Despite the singles being very popular, its worth noting that Heart and Rent didn't appear on the album in the same versions that were released as singles. Heart in particular, which was a little bit slower on the album and not just as disco sounding. Personally, I prefer the album mix of Heart and don't really have a strong preference in which version of Rent I like better. I like both mixes.

The album was originally going to be titled Jealousy, with the track of the same name included on the album. For reasons that haven't been stated by the group themselves, Jealousy was dropped from the tracklisting and the name of the album thus changed.
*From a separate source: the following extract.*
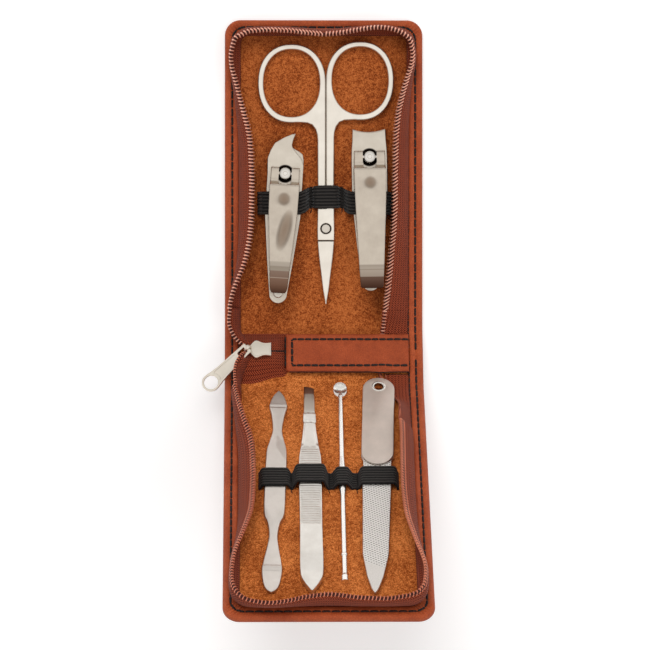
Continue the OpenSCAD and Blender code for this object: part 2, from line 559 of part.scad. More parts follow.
module upper_leaf(tail, head_l, head) {
  z0 = leaf_t + leaf_gap;
  tip = jaw_low + jaw_gap;
  difference() {
    intersection() {
      side_view([[-tail, z0], [-40, z0], [-6, leaf_rise - 0.05], [head_l - 4.4, leaf_rise], [head_l - 1.3, tip], [head_l - 0.3, tip],
        [head_l - 0.3, tip + 0.7], [head_l - 3.6, leaf_top], [-6, leaf_top - 0.05], [-40, z0 + leaf_t], [-tail, z0 + leaf_t]], 9);
      translate([0, 0, -1]) linear_extrude(9) leaf_plan(tail, head);
    }
    translate([0, 0, -1]) cylinder(d = post_d + 0.8, h = 9, $fn = 48);
    translate([0, -tail + rivet_back, -1]) cylinder(d = tail_d + 4*pin_gap, h = 6, $fn = 32);
  }
}
module tail_rivet(tail) {
  translate([0, -tail + rivet_back, 0]) union() {
    translate([0, 0, 0.05]) cylinder(d = tail_d, h = 2*leaf_t + leaf_gap + 0.4, $fn = 32);
    translate([0, 0, 2*leaf_t + leaf_gap + 0.25]) cylinder(d = 3.2, h = 0.5, $fn = 32);
  }
}
module post() {
  difference() {
    union() {
      translate([0, 0, 0.05]) cylinder(d = post_d + 1.4, h = 0.45, $fn = 48);
      translate([0, 0, 0.05]) cylinder(d = post_d, h = pin_z + 1.6, $fn = 48);
    }
    translate([0, 0, pin_z]) rotate([0, 90, 0]) cylinder(d = pin_d + 2*pin_gap, h = 9, center = true, $fn = 32);
  }
}
cam_r = 1.6;
// Lever, with its free end behind the post
module lever(end) {
  slope = 0.0787;
  z1 = lever_z + (end - 4.4)*slope;
  union() {
    difference() {
      intersection() {
        union() {
          side_view([[1.2, pin_z + 0.9], [-1.2, pin_z - 1], [-2.6, pin_z + 0.4], [-4.4, lever_z], [-end + 6, z1 - 6*slope], [-end, z1 + 0.6],
            [-end, z1 + 0.6 + lever_t], [-end + 6, z1 - 6*slope + lever_t], [-4.2, lever_z + lever_t], [-2, pin_z + 2.4]], 9);
          translate([-9, 0, pin_z]) rotate([0, 90, 0]) cylinder(r = cam_r, h = 18, $fn = 48);
        }
        linear_extrude(20) union() {
          polygon([[lever_half, 3], [lever_half, -14], [lever_half - 2.3, -end + 3], [2.6, -end + 2.6], [-2.6, -end + 2.6], [-lever_half + 2.3, -end + 3], [-lever_half, -14], [-lever_half, 3]]);
          translate([0, -end + 2.6]) circle(r = 2.6, $fn = 48);
        }
      }
      translate([-post_d/2 - 0.25, -3.6, 0]) cube([post_d + 0.5, 8, 20]);
    }
    translate([-lever_half + 0.6, 0, pin_z]) rotate([0, 90, 0]) cylinder(d = pin_d, h = 2*lever_half - 1.2, $fn = 32);
  }
}
ang_plan = [[-leaf_half - 0.2, 5.3], [-4.2, ang_head - 3.8], [2.9, ang_head], [1.8, ang_head - 4.4], [5.7, 7.7], [leaf_half, 5.2]];
str_plan = [[-5.9, 5.3], [-5.7, str_head], [-3.8, str_head - 0.6], [-1.6, str_head - 0.95], [0, str_head - 1.05], [1.6, str_head - 0.95], [3.8, str_head - 0.6], [5.7, str_head], [5.9, 5.3]];

module angled_lower_leaf() color([0.7, 0.7, 0.68]) on_angled() lower_leaf(ang_tail, ang_head, ang_plan);
module angled_upper_leaf() color([0.76, 0.76, 0.74]) on_angled() upper_leaf(ang_tail, ang_head, ang_plan);
module angled_post() color([0.82, 0.82, 0.8]) on_angled() post();
module angled_lever() color([0.8, 0.8, 0.78]) on_angled() lever(ang_tail - 3.4);
module angled_tail_rivet() color([0.6, 0.6, 0.58]) on_angled() tail_rivet(ang_tail);
module straight_lower_leaf() color([0.7, 0.7, 0.68]) on_straight() lower_leaf(str_tail, str_head, str_plan);
module straight_upper_leaf() color([0.76, 0.76, 0.74]) on_straight() upper_leaf(str_tail, str_head, str_plan);
module straight_post() color([0.82, 0.82, 0.8]) on_straight() post();
module straight_lever() color([0.8, 0.8, 0.78]) on_straight() lever(str_tail - 0.8);
module straight_tail_rivet() color([0.6, 0.6, 0.58]) on_straight() tail_rivet(str_tail);

// ---- small tools ----

module on_lining(x, y) { on_lid() translate([x, y, -border_h]) children(); }

// Cuticle pusher: a thick grip between two thinner working ends
module cuticle_pusher() color([0.72, 0.72, 0.7]) on_lining(push_x - 1.5, push_y) rotate([0, 0, -1.9]) {
  k = push_l/92.6;
  rows = [[0, 0.1], [3*k, 1.9], [7.9*k, 3.05], [12*k, 2.3], [19.4*k, 1.6], [25*k, 2.6], [30.2*k, 3.45], [44*k, 3.5], [58*k, 3.45], [62*k, 2.2], [67*k, 1.45], [72*k, 1.8], [81.4*k, 3.25], [86*k, 3], [push_l, 0.1]];
  union() {
    translate([0, 0, push_t/2 - 0.4]) linear_extrude(1) leaf_shape(rows, 3);
    intersection() {
      translate([0, 0, 0.1]) linear_extrude(push_t) leaf_shape(rows, 3);
      side_view([[12*k, push_t/2 - 0.4], [30*k, 0.1], [58*k, 0.1], [70*k, push_t/2 - 0.4], [70*k, push_t/2 + 0.6], [58*k, push_t + 0.1], [30*k, push_t + 0.1], [12*k, push_t/2 + 0.6]], 6);
    }
  }
}

twz_rows = [[0, 0.7], [4.5, 1.75], [13.5, 1.9], [20, 2.2], [29, 3.1], [37, twz_w/2], [64, twz_w/2 - 0.1], [83, twz_w/2], [88, 2.8], [twz_l, 0.3]];
module leg_plan() {
  difference() {
    leaf_shape(twz_rows, 3);
    polygon([[-3, -1], [3, -1], [3, 0.2], [-3, 3.4]]);
  }
}
module tweezer_lower_leg() color([0.7, 0.7, 0.68]) on_lining(twz_x, twz_y) intersection() {
  linear_extrude(9) leg_plan();
  side_view([[0, 0.3], [58, 0.1], [76, 0.4], [84, twz_mid - 0.05 - leg_t], [twz_l, twz_mid - 0.05 - leg_t], [twz_l, twz_mid - 0.05], [84, twz_mid - 0.05], [76, 0.4 + leg_t], [58, 0.1 + leg_t], [6, 0.1 + leg_t], [0, 0.9]], 6);
}
module tweezer_upper_leg() color([0.75, 0.75, 0.73]) on_lining(twz_x, twz_y) intersection() {
  linear_extrude(9) leg_plan();
  side_view([[0, 3.4], [6, 2*twz_mid - 0.7], [58, 2*twz_mid - 0.1 - leg_t], [76, 2*twz_mid - 0.4 - leg_t], [84, twz_mid + 0.05], [twz_l, twz_mid + 0.05], [twz_l, twz_mid + 0.05 + leg_t], [84, twz_mid + 0.05 + leg_t],
    [76, 2*twz_mid - 0.4], [58, 2*twz_mid - 0.1], [6, 2*twz_mid + 0.1], [0, 4]], 6);
}

module ear_pick() color([0.76, 0.76, 0.74]) on_lining(pick_x, pick_y) union() {
  r = pick_d/2;
  translate([0, 5.6, pick_r + 0.1]) rotate([-90, 0, 0]) rotate_extrude($fn = 48) polygon([[0, 0], [r - 0.2, 0], [r, 1], [r, 30], [pick_r, 35], [pick_r, 43], [r, 48], [r, pick_l - 18],
    [r + 0.25, pick_l - 17.6], [r + 0.25, pick_l - 17], [r, pick_l - 16.6], [r, pick_l - 9], [r + 0.3, pick_l - 8], [r + 0.3, pick_l - 5.8], [0, pick_l - 5.6]]);
  translate([0, 3.6, pick_r - 0.3]) difference() {
    linear_extrude(0.9) polygon(oval(2.3, 3.6, 40));
    translate([0, -0.3, 5.1]) sphere(r = 4.8, $fn = 64);
  }
}

module on_file() { on_lining(file_x, file_y) rotate([0, 0, -file_turn]) translate([0, 0, file_z]) children(); }
module file_blade() color([0.68, 0.68, 0.66]) on_file() translate([0, 0, grip_t/2 - file_t/2]) difference() {
  linear_extrude(file_t) polygon([[file_w/2, 1.2 + 8], [file_w/2, 52], [file_w/2 - 0.5, file_l*0.83], [2.6, file_l*0.93], [0.5, file_l], [-0.5, file_l], [-2.6, file_l*0.93], [-file_w/2 + 0.5, file_l*0.83], [-file_w/2, 52], [-file_w/2, 1.2 + 8]]);
}
// Folded metal grip: a flat sleeve with round ends
module grip_plan(in) { translate([0, grip_w/2]) circle(d = grip_w - 2*in, $fn = 64); translate([0, grip_l - grip_w/2]) circle(d = grip_w - 2*in, $fn = 64);
  translate([-grip_w/2 + in, grip_w/2]) square([grip_w - 2*in, grip_l - grip_w]); }
module file_handle() color([0.74, 0.74, 0.72]) on_file() difference() {
  linear_extrude(grip_t) grip_plan(0);
  translate([-file_w/2 - 0.05, 9, grip_t/2 - file_t/2 - 0.03]) cube([file_w + 0.1, grip_l, file_t + 0.06]);
  translate([0, 4.3, -1]) cylinder(d = eye_d + 0.8, h = 5, $fn = 48);
}
module file_eyelet() color([0.85, 0.85, 0.83]) on_file() translate([0, 4.3, 0]) difference() {
  union() {
    translate([0, 0, -0.2]) cylinder(d = eye_d + 0.76, h = grip_t + 0.4, $fn = 48);
    translate([0, 0, -0.2]) cylinder(d = eye_d + 1.8, h = 0.19, $fn = 48);
    translate([0, 0, grip_t + 0.01]) cylinder(d = eye_d + 1.8, h = 0.19, $fn = 48);
  }
  translate([0, 0, -1]) cylinder(d = eye_d, h = 5, $fn = 48);
}

base_cover();
base_padding();
base_board();
base_lining();
base_zip_tape();
base_zip_teeth();
base_zip_turn();
base_elastic();
lid_cover();
lid_padding();
lid_board();
lid_lining();
lid_zip_tape();
lid_zip_teeth();
lid_zip_turn();
lid_zip_end();
lid_elastic();
spine_cover();
spine_lining();
spine_zip_fold();
spine_zip_teeth();
spine_flap();
zip_slider();
zip_pull();
scissors_left();
scissors_right();
scissors_rivet();
angled_lower_leaf();
angled_upper_leaf();
angled_post();
angled_lever();
angled_tail_rivet();
straight_lower_leaf();
straight_upper_leaf();
straight_post();
straight_lever();
straight_tail_rivet();
cuticle_pusher();
tweezer_lower_leg();
tweezer_upper_leg();
ear_pick();
file_blade();
file_handle();
file_eyelet();
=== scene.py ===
import math

import bmesh
import bpy
import numpy as np
from mathutils import Matrix, Vector, noise


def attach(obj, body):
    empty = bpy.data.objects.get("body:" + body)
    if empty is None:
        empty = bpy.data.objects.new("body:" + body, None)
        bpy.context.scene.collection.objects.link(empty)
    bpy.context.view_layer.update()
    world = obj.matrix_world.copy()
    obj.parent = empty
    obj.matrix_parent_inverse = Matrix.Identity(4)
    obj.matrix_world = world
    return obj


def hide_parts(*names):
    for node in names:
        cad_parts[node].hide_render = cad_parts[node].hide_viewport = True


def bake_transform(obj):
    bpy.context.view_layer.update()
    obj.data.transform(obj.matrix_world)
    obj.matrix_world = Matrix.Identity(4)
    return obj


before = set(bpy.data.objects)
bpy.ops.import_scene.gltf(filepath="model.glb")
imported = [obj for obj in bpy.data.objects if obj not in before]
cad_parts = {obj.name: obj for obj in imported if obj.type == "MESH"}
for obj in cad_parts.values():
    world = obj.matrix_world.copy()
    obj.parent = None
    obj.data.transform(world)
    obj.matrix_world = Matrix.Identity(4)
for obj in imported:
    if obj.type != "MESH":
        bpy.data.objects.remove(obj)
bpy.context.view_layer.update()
print("frame loaded,", len(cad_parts), "nodes")

# lengths are written in millimetres and scaled once, when a mesh is made
mm = 0.001
case = dict(width=69, length=106.5, spine=22, foldAngle=23, thick=3.3, borderWidth=4.9, borderHeight=0.9,
            cornerRadius=5.5, innerRadius=3.5, bend=5)
foldCos = math.cos(math.radians(case["foldAngle"]))
foldSin = math.sin(math.radians(case["foldAngle"]))
lidCos = math.cos(math.radians(2 * case["foldAngle"]))
lidSin = math.sin(math.radians(2 * case["foldAngle"]))
baseFold = np.array([0, -case["length"] / 2, case["thick"]])
lidFold = baseFold + case["spine"] * np.array([0, -foldCos, foldSin])


def spin(degrees, axis):
    return Matrix.Rotation(math.radians(degrees), 4, axis)


onBase = Matrix.Translation(baseFold)
onSpine = Matrix.Translation(baseFold) @ spin(180, "Z") @ spin(case["foldAngle"], "X")
onLid = Matrix.Translation(lidFold) @ spin(180, "Z") @ spin(2 * case["foldAngle"], "X")


def tint(r, g, b):
    # an sRGB colour, 0 to 255, as the linear one that a shader takes
    return tuple(c / 3294.6 if c <= 10.3 else ((c / 255 + 0.055) / 1.055) ** 2.4 for c in (r, g, b)) + (1,)


def shaderColour(value):
    # from a grey level, an sRGB colour, or a linear colour with its alpha
    if not isinstance(value, tuple):
        return (value,) * 3 + (1,)
    return tint(*value) if len(value) == 3 else value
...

Originally, this used to be my favourite album along with Very but I would be lying if I said that has remained the case. It's not that I've gone off the album, the others have grown on me to various degrees over the years, some overtaking Actually for me in enjoyment levels. When I originally got into Pet Shop Boys I overplayed the four singles of the album to absolute death, it's a case of it being too familiar really. I've never been a huge fan of either It Couldn't Happen Here or I Want To Wake Up either. Although it is worth noting that the album only has 10 tracks, so weaker tracks do stick out for me more, plus I tend to find I review my favourite artists much tougher than I would review others. 8/10 tracks are winners for me so it is still very, very good. Truth be told, It Couldn't Happen Here is a really well made song, but I've never fully got into it.

I know the penultimate paragraph was a bit more negative but this is still a brilliant album that I do often neglect. Whilst they don't hit their musical zenith for me until Behaviour, this is still one of their best albums. I'd also say it's arguably the best of the 80s synthpop albums, seriously. I would also say it's the best Pet Shop Boys album to start with too. Not only are some of their biggest hits like It's A Sin and Heart included, it's also balanced. As much as I love Behaviour and Very (my two favourite albums) they're quite atypical Pet Shop Boys albums. Actually has a good balance of poppy, bombastic numbers balanced with more melancholic down-tempo material. It's a brilliant second album!